Сперва она вытащила какую-то бумажку, сделала испуганное лицо и спрятала деньги обратно. Потом вынула бумажку поменьше и снова испугалась. Наконец вытянула совсем маленькую и стала размахивать этой бумажкой с таким видом, будто клад в руке держала. Скоро к ней подъехала телега. Возчик, небритый дяденька с папиросой за ухом, оглядывался по сторонам так, словно украл что-нибудь. И лошаденка тоже испуганно косила своими большими лиловыми глазами.

– Только поскорше, гражданочка, – сказал возчик. – Поскорше, пожалста.

Казалось, он так торопится, что нарочно сокращает и коверкает слова. И еще мне показалось, что все слова, которые он произносил, состояли из одной только буквы «о».

Ангелина Семеновна «поскорше» никак не могла. Она очень долго устраивалась в телеге. Сперва размещала вещи, чтобы ничего не упало, не разбилось и не запачкалось. Потом долго усаживала Веника, чтобы его не очень растрясло и чтобы ноги в колесо не попали.

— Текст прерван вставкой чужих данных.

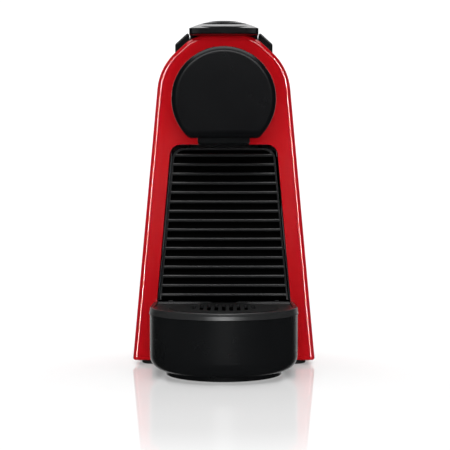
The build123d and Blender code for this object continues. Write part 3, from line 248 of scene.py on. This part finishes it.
def ramp(tree, factor, low, high, start=NOISE_LOW, end=NOISE_HIGH):
    node = tree.nodes.new("ShaderNodeValToRGB")
    node.color_ramp.elements[0].position = start
    node.color_ramp.elements[1].position = end
    node.color_ramp.elements[0].color = (*low, 1)
    node.color_ramp.elements[1].color = (*high, 1)
    tree.links.new(factor, node.inputs["Fac"])
    return node.outputs["Color"]


def spread(tree, factor, low, high, start=NOISE_LOW, end=NOISE_HIGH):
    node = tree.nodes.new("ShaderNodeMapRange")
    node.inputs["From Min"].default_value = start
    node.inputs["From Max"].default_value = end
    node.inputs["To Min"].default_value = low
    node.inputs["To Max"].default_value = high
    tree.links.new(factor, node.inputs["Value"])
    return node.outputs["Result"]


def bump(tree, shader, height, distance):
    node = tree.nodes.new("ShaderNodeBump")
    node.inputs["Distance"].default_value = distance
    tree.links.new(height, node.inputs["Height"])
    tree.links.new(node.outputs["Normal"], shader.inputs["Normal"])


def facing_depth(tree, near, far):
    """0 at the object's foremost part, 1 behind a few millimetres, along its own Y."""
    coords = tree.nodes.new("ShaderNodeTexCoord")
    split = tree.nodes.new("ShaderNodeSeparateXYZ")
    tree.links.new(coords.outputs["Object"], split.inputs[0])
    return spread(tree, split.outputs["Y"], 0.0, 1.0, near, far)


# ---------------------------------------------------------------- kinds of material
def plastic(name, dark, light, roughness, grain, depth, specular=0.5):
    """Moulded plastic: a slight cloud in the colour, smears in the gloss and a grain in the surface."""
    material, tree, shader = new_material(name)
    tree.links.new(ramp(tree, noise(tree, CLOUDS, detail=3), dark, light), shader.inputs["Base Color"])
    tree.links.new(spread(tree, noise(tree, SMEARS, detail=5), *roughness), shader.inputs["Roughness"])
    shader.inputs["Specular IOR Level"].default_value = specular
    bump(tree, shader, noise(tree, grain, detail=2), depth)
    return material


def ribbed_plastic(name, nose, valley_painted_shade, roughness, specular):
    """Black plastic: polished on the rib noses, dull between the ribs, with the colour darkened there as
    painted shade.
    """
    material, tree, shader = new_material(name)
    depth = facing_depth(tree, RIB_FRONT_Y + RIB_POLISH, RIB_FRONT_Y + RIB_SHADE)
    # painted shade: the colour darkens from the rib noses back into the gaps between the ribs, where shade
    # falls
    tree.links.new(ramp(tree, depth, nose, valley_painted_shade, 0.0, 1.0), shader.inputs["Base Color"])
    tree.links.new(spread(tree, depth, *roughness, 0.0, 1.0), shader.inputs["Roughness"])
    tree.links.new(spread(tree, depth, *specular, 0.0, 1.0), shader.inputs["Specular IOR Level"])
    bump(tree, shader, noise(tree, RIB_GRAIN, detail=2), 4 * MICRON)
    return material


def metal(name, tint, roughness, scratches=900):
    """Metal with a slight cloud in the colour, a changing gloss and fine scratches."""
    material, tree, shader = new_material(name)
    shader.inputs["Metallic"].default_value = 1.0
    dark = tuple(c * METAL_DARK for c in tint)
    tree.links.new(ramp(tree, noise(tree, WORN_SPOTS, detail=4), dark, tint), shader.inputs["Base Color"])
    tree.links.new(spread(tree, noise(tree, scratches, detail=3), *roughness), shader.inputs["Roughness"])
    bump(tree, shader, noise(tree, scratches, detail=2), 10 * MICRON)
    return material


def clear_plastic(name, tint, roughness):
    """See-through plastic with a slight cloud, smears and a ripple from the mould."""
    material, tree, shader = new_material(name)
    dark = tuple(c * CLEAR_DARK for c in tint)
    tree.links.new(ramp(tree, noise(tree, TANK_CLOUDS, detail=2), dark, tint), shader.inputs["Base Color"])
    tree.links.new(spread(tree, noise(tree, TANK_SMEARS, detail=4), *roughness), shader.inputs["Roughness"])
    shader.inputs["Transmission Weight"].default_value = CLEAR_TRANSMISSION
    shader.inputs["IOR"].default_value = CLEAR_IOR
    bump(tree, shader, noise(tree, TANK_RIPPLES, detail=2), 10 * MICRON)
    return material


def paint_nodes(material, *names):
    for name in names:
        slots = nodes[name].data.materials
        slots.clear()
        slots.append(material)


# ---------------------------------------------------------------- materials of the outside
def paint_casing():
    red = plastic("red_gloss_plastic", dark=(0.46, 0.004, 0.008), light=(0.49, 0.005, 0.009),
                  roughness=(0.05, 0.07), grain=90, depth=0.4 * MICRON)
    paint_nodes(red, "main_shell")


def paint_head():
    head = plastic("black_head_plastic", dark=(0.0026, 0.0028, 0.0033), light=(0.0036, 0.0038, 0.0043),
                   roughness=(0.24, 0.28), grain=2600, depth=3 * MICRON, specular=0.22)
    paint_nodes(head, "head_cover")


def paint_satin_parts():
    satin = plastic("black_satin_plastic", dark=(0.004, 0.0045, 0.005), light=(0.006, 0.0065, 0.007),
                    roughness=(0.25, 0.28), grain=3000, depth=4 * MICRON, specular=0.38)
    paint_nodes(satin, "head_housing", "coffee_outlet", "drip_base", "tank_lid")


def paint_gloss_parts():
    gloss = plastic("black_gloss_plastic", dark=(0.0030, 0.0033, 0.0038), light=(0.0042, 0.0045, 0.0050),
                    roughness=(0.13, 0.17), grain=2600, depth=2 * MICRON)
    paint_nodes(gloss, "lever", "top_cover", "button_short", "button_long")


def paint_cup_plate():
    plate = plastic("black_plate_plastic", dark=(0.018, 0.0185, 0.019), light=(0.023, 0.0235, 0.024),
                    roughness=(0.30, 0.34), grain=2600, depth=4 * MICRON, specular=0.42)
    paint_nodes(plate, "cup_support", "drip_grid")


def paint_container():
    # the valley colour is painted shade down between the ribs
    ribs = ribbed_plastic("black_ribbed_plastic_painted_shade", nose=(0.013, 0.0135, 0.014),
                          valley_painted_shade=(0.0006, 0.0006, 0.0006), roughness=(0.24, 0.60), specular=(0.60, 0.04))
    paint_nodes(ribs, "capsule_container")


def paint_tank():
    smoked = clear_plastic("smoked_clear_plastic", tint=(0.30, 0.31, 0.33), roughness=(0.05, 0.09))
    paint_nodes(smoked, "water_tank")


def paint_matte_parts():
    matte = plastic("black_matte_plastic", dark=(0.006, 0.006, 0.006), light=(0.011, 0.011, 0.011),
                    roughness=(0.5, 0.62), grain=2200, depth=20 * MICRON)
    paint_nodes(matte, "rear_cover", "tank_shelf", "base_plate", "capsule_funnel", "drip_tray", "tank_socket",
                "cord_gland", "board_components")


# ---------------------------------------------------------------- materials of the inside
def paint_inner_plastics():
    grey = plastic("grey_nylon", dark=(0.10, 0.10, 0.105), light=(0.15, 0.15, 0.155),
                   roughness=(0.4, 0.55), grain=1500, depth=20 * MICRON)
    white = plastic("white_nylon", dark=(0.62, 0.62, 0.58), light=(0.72, 0.72, 0.69),
                    roughness=(0.35, 0.5), grain=1500, depth=10 * MICRON)
    green = plastic("board_laminate", dark=(0.006, 0.06, 0.02), light=(0.012, 0.10, 0.035),
                    roughness=(0.25, 0.4), grain=1800, depth=10 * MICRON)
    paint_nodes(grey, "brew_frame", "capsule_cage", "tank_valve_body", "tank_valve_plunger", "pump_body",
                "flow_meter_body", "toggle_links")
    paint_nodes(white, "flow_meter_rotor", "tank_filter", "button_switches")
    paint_nodes(green, "button_board", "control_board")


def paint_rubber_and_hoses():
    rubber = plastic("black_rubber", dark=(0.010, 0.010, 0.010), light=(0.018, 0.018, 0.018),
                     roughness=(0.7, 0.85), grain=1800, depth=30 * MICRON)
    silicone = plastic("clear_silicone", dark=(0.55, 0.55, 0.52), light=(0.66, 0.66, 0.63),
                       roughness=(0.3, 0.42), grain=900, depth=10 * MICRON)
    paint_nodes(rubber, "feet", "cage_seal", "socket_seal", "pump_mounts")
    paint_nodes(silicone, "hose_tank_to_meter", "hose_meter_to_pump", "hose_pump_to_heater",
                "hose_heater_to_feed")


def paint_metals():
    copper = plastic("coil_winding", dark=(0.16, 0.035, 0.012), light=(0.26, 0.07, 0.02),
                     roughness=(0.25, 0.4), grain=900, depth=40 * MICRON)
    steel = metal("drawn_steel", tint=(0.56, 0.56, 0.57), roughness=(0.22, 0.36))
    bright = metal("spring_steel", tint=(0.66, 0.66, 0.67), roughness=(0.12, 0.22))
    cast = metal("cast_aluminium", tint=(0.66, 0.66, 0.67), roughness=(0.4, 0.6), scratches=500)
    brass = metal("brass", tint=(0.72, 0.48, 0.20), roughness=(0.2, 0.32))
    paint_nodes(copper, "pump_coil")
    paint_nodes(steel, "lever_axle", "crank_pin", "link_pins", "piercing_plate", "extraction_plate",
                "pump_armature", "thermoblock_bracket", "heating_element")
    paint_nodes(bright, "button_spring_short", "button_spring_long", "tank_valve_spring", "pump_spring",
                "base_screws", "frame_screws")
    paint_nodes(cast, "thermoblock", "thermal_cutouts")
    paint_nodes(brass, "feed_tube")


# ---------------------------------------------------------------- floor
def floor_material():
    """Pale and glossy round the machine, plain white further off."""
    material, tree, shader = new_material("pale_floor")
    clouds = ramp(tree, noise(tree, FLOOR_CLOUDS, detail=3), FLOOR_DARK, FLOOR_LIGHT)
    smears = spread(tree, noise(tree, FLOOR_SMEARS, detail=3), *FLOOR_ROUGHNESS)
    tree.links.new(clouds, shader.inputs["Base Color"])
    tree.links.new(smears, shader.inputs["Roughness"])
    shader.inputs["Specular IOR Level"].default_value = FLOOR_SPECULAR
    shader.inputs["Emission Color"].default_value = (1, 1, 1, 1)
    shader.inputs["Emission Strength"].default_value = FLOOR_GLOW
    coords = tree.nodes.new("ShaderNodeTexCoord")
    centre = tree.nodes.new("ShaderNodeVectorMath")
    centre.operation = "DISTANCE"
    centre.inputs[1].default_value = SHEEN_CENTRE
    reach = tree.nodes.new("ShaderNodeMapRange")
    reach.interpolation_type = "SMOOTHSTEP"
    reach.inputs["From Min"].default_value = SHEEN_RADIUS
    reach.inputs["From Max"].default_value = SHEEN_END
    far = tree.nodes.new("ShaderNodeEmission")
    far.inputs["Strength"].default_value = FAR_FLOOR_GLOW
    blend = tree.nodes.new("ShaderNodeMixShader")
    out = tree.nodes["Material Output"]
    tree.links.new(coords.outputs["Object"], centre.inputs[0])
    tree.links.new(centre.outputs["Value"], reach.inputs["Value"])
    tree.links.new(reach.outputs["Result"], blend.inputs["Fac"])
    tree.links.new(shader.outputs[0], blend.inputs[1])
    tree.links.new(far.outputs[0], blend.inputs[2])
    tree.links.new(blend.outputs[0], out.inputs["Surface"])
    return material


def make_floor():
    bpy.ops.mesh.primitive_plane_add(size=FLOOR_SIZE, location=(0, 0, FLOOR_Z))
    floor = bpy.context.object
    floor.name = "studio_floor"
    floor.data.materials.append(floor_material())
    floor.visible_glossy = False
    floor.visible_shadow = False


bpy.context.scene.view_settings.view_transform = "Standard"
make_camera()
make_world()
make_lights()
make_paired_lights()
make_side_lights()
make_floor()
paint_casing()
paint_head()
paint_satin_parts()
paint_gloss_parts()
paint_cup_plate()
paint_container()
paint_tank()
paint_matte_parts()
paint_inner_plastics()
paint_rubber_and_hoses()
paint_metals()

Усевшись сзади, она догадалась наконец спросить, к кому я приехал. А услышав, что я приехал к дедушке и что дедушка мой доктор, соскочила на землю, за что возчик обозвал ее «несознательной гражданочкой».

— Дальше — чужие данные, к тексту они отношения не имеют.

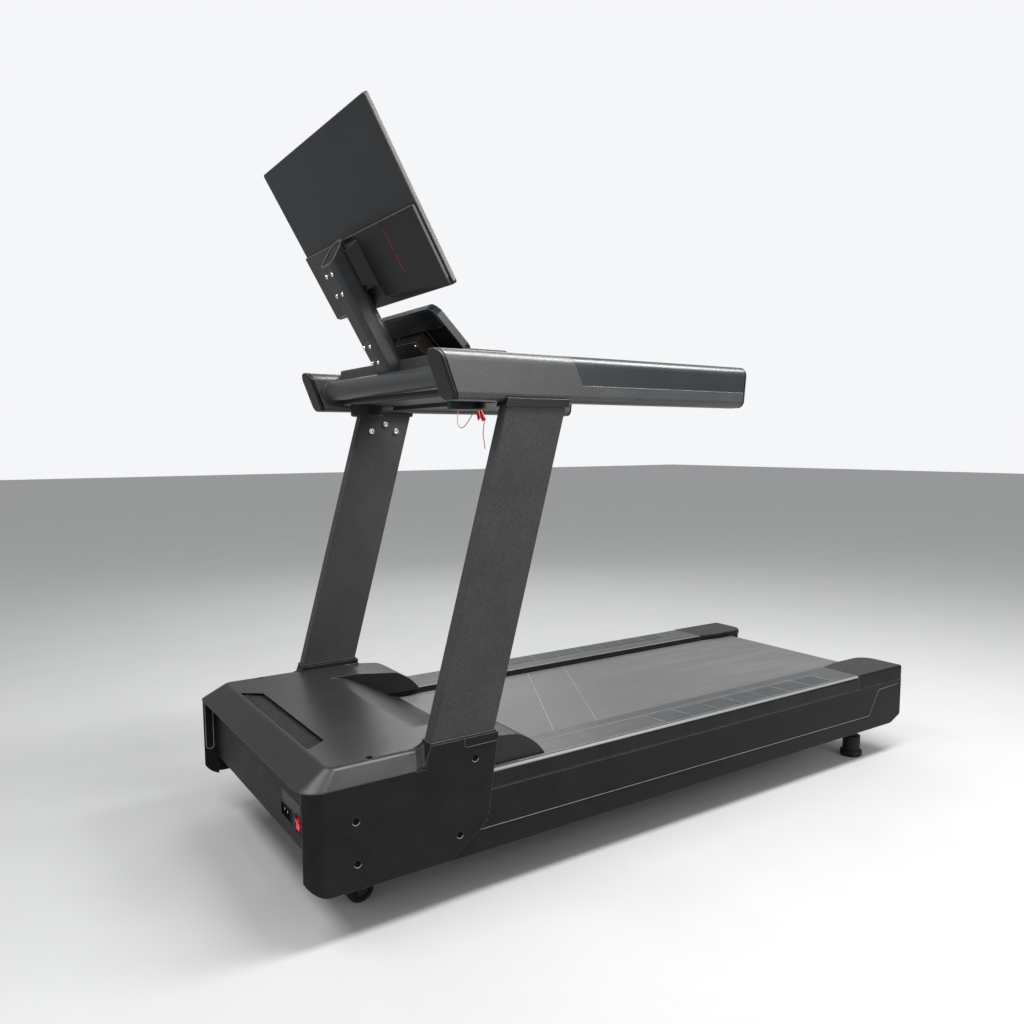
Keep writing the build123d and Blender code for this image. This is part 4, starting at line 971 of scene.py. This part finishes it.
def stage_floor():
    bm = bmesh.new()
    bmesh.ops.create_grid(bm, x_segments=2, y_segments=2, size=30)
    mesh = bpy.data.meshes.new("floor")
    bm.to_mesh(mesh)
    bm.free()
    floor = bpy.data.objects.new("floor", mesh)
    floor.location = (0, 0, -0.5 * MM)
    bpy.context.scene.collection.objects.link(floor)
    shade = Shading("floor")
    shade.show(Base_Color=shade.mix(shade.noise(3, 3.0), grey(0.34), grey(0.37)), Roughness=0.9,
               Specular_IOR_Level=0.2)
    mesh.materials.append(shade.material)


def sky():
    """A pale sky: dim in reflections, brighter as a fill, brightest where the camera looks at it."""
    world = bpy.data.worlds.new("studio")
    bpy.context.scene.world = world
    world.use_nodes = True
    nodes, links = world.node_tree.nodes, world.node_tree.links
    seen = nodes.new("ShaderNodeLightPath")
    light = nodes["Background"]
    light.inputs["Color"].default_value = (0.93, 0.965, 1.0, 1)
    light.inputs["Strength"].default_value = SKY_GLOSS
    for ray, colour, strength in (("Is Diffuse Ray", (0.97, 0.985, 1.0, 1), SKY_FILL),
                                  ("Is Camera Ray", (0.97, 0.98, 1.0, 1), SKY_SEEN)):
        other = nodes.new("ShaderNodeBackground")
        other.inputs["Color"].default_value = colour
        other.inputs["Strength"].default_value = strength
        either = nodes.new("ShaderNodeMixShader")
        links.new(seen.outputs[ray], either.inputs[0])
        links.new(light.outputs[0], either.inputs[1])
        links.new(other.outputs[0], either.inputs[2])
        light = either
    links.new(light.outputs[0], nodes["World Output"].inputs["Surface"])


def lamps():
    for name, spot, aim, size, power in LAMPS:
        data = bpy.data.lights.new(name, "AREA")
        data.shape = "RECTANGLE"
        data.size, data.size_y = size
        data.energy = power
        lamp = bpy.data.objects.new(name, data)
        lamp.location = spot
        lamp.rotation_mode = "QUATERNION"
        lamp.rotation_quaternion = (Vector(aim) - Vector(spot)).to_track_quat("-Z", "Y")
        bpy.context.scene.collection.objects.link(lamp)


bpy.context.scene.view_settings.view_transform = "Standard"
stage_floor()
sky()
lamps()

– У тебя здесь дедушка? – воскликнула Ангелина Семеновна. – Так это же чудесно! Садись к нам! Поедем вместе. Может быть, у него комната для нас найдется, а? И Веник будет под наблюдением – он ведь такой болезненный мальчик. Будем жить одной семьей!

Я вовсе не собирался жить с Ангелиной Семеновной «одной семьей» и поэтому сказал, что у дедушки всего одна и очень маленькая комнатка, хотя на самом деле понятия не имел, какая у него квартира. Ангелина Семеновна залезла обратно в телегу, возчик хлестнул свою лошаденку – заскрипели колеса, и ноги Ангелины Семеновны заколотились о деревянную грядку телеги.

Я огляделся по сторонам. За станцией и по обе стороны от нее была глубокая-глубокая, вся в солнечных окнах, березовая роща. Воздух был какой-то особенный – свежий, будто только что пролился на землю шумный летний дождь. Возле реки всегда бывает такой воздух. Но самой реки не было видно: она пряталась за рощей.

От всей этой красоты я так расчувствовался, что забыл придерживать пальцем крышку своего «командировочного» чемодана, как наказывала мне мама. Чемодан раскрылся – и что-то глухо шлепнулось в траву. Я нагнулся и увидел, что это книжка, а вернее сказать – учебник. Да, учебник русского языка, грамматика. Я вспомнил про то самое, «самое главное», о чем кричала с перрона мама, – воздух сразу перестал казаться мне каким-то особенным, да и березы выглядели не лучше подмосковных.

Я мрачно опустил чемодан на траву и положил учебник обратно. Потом достал нарисованный мамой план пути, развернул его… И вдруг почувствовал, что лицу моему нестерпимо жарко, хоть утренние лучи еще только светили, но почти не грели. В левом углу листа моей рукой большими печатными буквами было выведено: «МОРШРУТ ПУТИ. КАК ИДТИ К ДЕДУШКИ». Чей-то решительный красный карандаш перечеркнул букву «о» в слове «моршрут», букву «и» в слове «дедушки» и написал сверху жирные «а» и «е». А чуть пониже стояла красная двойка, с какой-то очень ехидной закорючкой на конце.

Кто это сделал? Я сразу понял кто. Но почему же он так приветливо махал мне из окна фуражкой? Почему? Догнать поезд я уже не мог. Да и не догонять нужно было поезд, а бежать от него в другую сторону, чтобы не встретиться с Андреем Никитичем.

Я становлюсь Шурой

Писатель Тургенев говорил, что русский язык «великий и могучий». Это он, конечно, правильно говорил. Но только почему же он не добавил, что русский язык еще и очень трудный? Забыл, наверное, как в школе с диктантами мучился.